ShockYa: Everyone seems like they’re in unique and different places in their careers, all the women who worked on this movie. Was there a lot of advice sharing and perspective gathering from that sort of thing?
Emma Stone: It’s so funny that’s the question.
Viola Davis: I know, because we get that question, but there was none of that. Nobody was telling anybody anything, giving anyone advice.
Emma Stone: Sissy Spacek told me to wear sunscreen.
ShockYa: Are there times where you get or want advice, or is that just our perception of what goes on?
Emma Stone: I guess sometimes, but it’s only when you seek it out, I think, that people are really willing to give advice. Like, I will say that on ‘Crazy, Stupid, Love’ Julianne Moore, like any time she was in my vicinity I was like, ‘Okay, if you could do this and you could do this, what –’ and the whole time she was like, ‘I don’t want to give you advice. You don’t care. You don’t want to hear from me.’ I think that would be the most obnoxious thing in the world, if people were like, ‘Let me tell you. Let me sit you down.’
Viola Davis: Yeah. ‘Back in 1980 something when I did “Sophie’s Choice”.’
Emma Stone: Does Meryl [Streep] give a lot of advice?

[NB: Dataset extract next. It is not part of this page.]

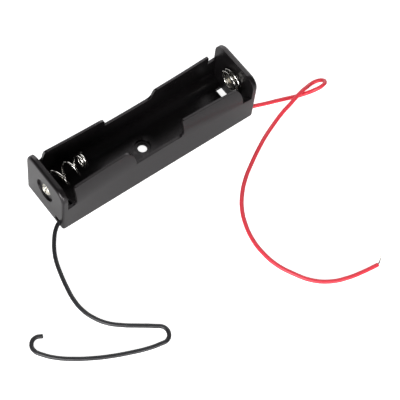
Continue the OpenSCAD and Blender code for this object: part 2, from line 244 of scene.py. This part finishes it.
def shaded(holder, kind, build):
    """Give a material or a world the shader that a build function makes."""
    holder.use_nodes = True
    holder.node_tree.nodes.clear()
    start = Socket(holder.node_tree)
    start.node(kind, inputs={"Surface": build(start)})
    return holder


def surface(name, build):
    """A material whose build function gives the surface shader's socket values."""
    return shaded(bpy.data.materials.new(name), "ShaderNodeOutputMaterial",
                  lambda start: start.node("ShaderNodeBsdfPrincipled", inputs=build(start)))


def bump(start, height, strength, distance):
    """Fine relief that only the light sees."""
    values = {"Height": height, "Strength": strength, "Distance": distance}
    return start.node("ShaderNodeBump", inputs=values, output="Normal")


def moulded_plastic(shade, roughness):
    """Satin moulding with a fine spark texture, broad cloudiness and faint flow along its length."""
    def build(start):
        grain = noise(start, 5200, detail=3)
        cloud = noise(start, 70, detail=3)
        flow = noise(start, 240, stretch=(0.12, 1, 1))
        return {
            "Base Color": blend(start, cloud * 0.6 + flow * 0.4, rgba(shade, 0.72), rgba(shade, 1.35)),
            "Roughness": roughness - 0.06 + cloud * 0.1 + grain * 0.06,
            "Specular Tint": (1.0, 0.95, 0.98, 1.0),
            "Normal": bump(start, grain + flow * 0.25, strength=0.3, distance=0.02 * MM),
        }
    return build


def plated_metal(shade, roughness, tarnish, grain_scale=3000, bump_height=0.006 * MM):
    """Plated metal with a drawn grain and a little tarnish."""
    def build(start):
        grain = noise(start, grain_scale, detail=3)
        patch = noise(start, 420)
        return {
            "Base Color": blend(start, patch * tarnish, rgba(shade), rgba(shade, 0.45)),
            "Metallic": 1.0,
            "Roughness": roughness + patch * 0.12 + grain * 0.05,
            "Normal": bump(start, grain, strength=0.35, distance=bump_height),
        }
    return build


def insulation(shade, lift):
    """Soft extruded insulation with a slight sheen and uneven tone, up to lift times its colour."""
    def build(start):
        tone = noise(start, 160)
        skin = noise(start, 2600)
        return {
            "Base Color": blend(start, tone, rgba(shade, 0.88), rgba(shade, lift)),
            "Roughness": 0.33 + tone * 0.12,
            "Normal": bump(start, skin, strength=0.25, distance=0.01 * MM),
        }
    return build


# ---- Mesh building ----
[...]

Viola Davis: You know what, she does not give a lot of advice. I would say that in general, but there are times that she sneaks it in. She’ll sneak it in, and you’re like, ‘Okay, you’re telling me what to do right now,’ but I would take her advice. I would take her advice if she gave it to me. But, no. I didn’t give you any advice. I didn’t give it to anybody.
“The Help” opens in theaters nationwide this Wednesday, August 10th.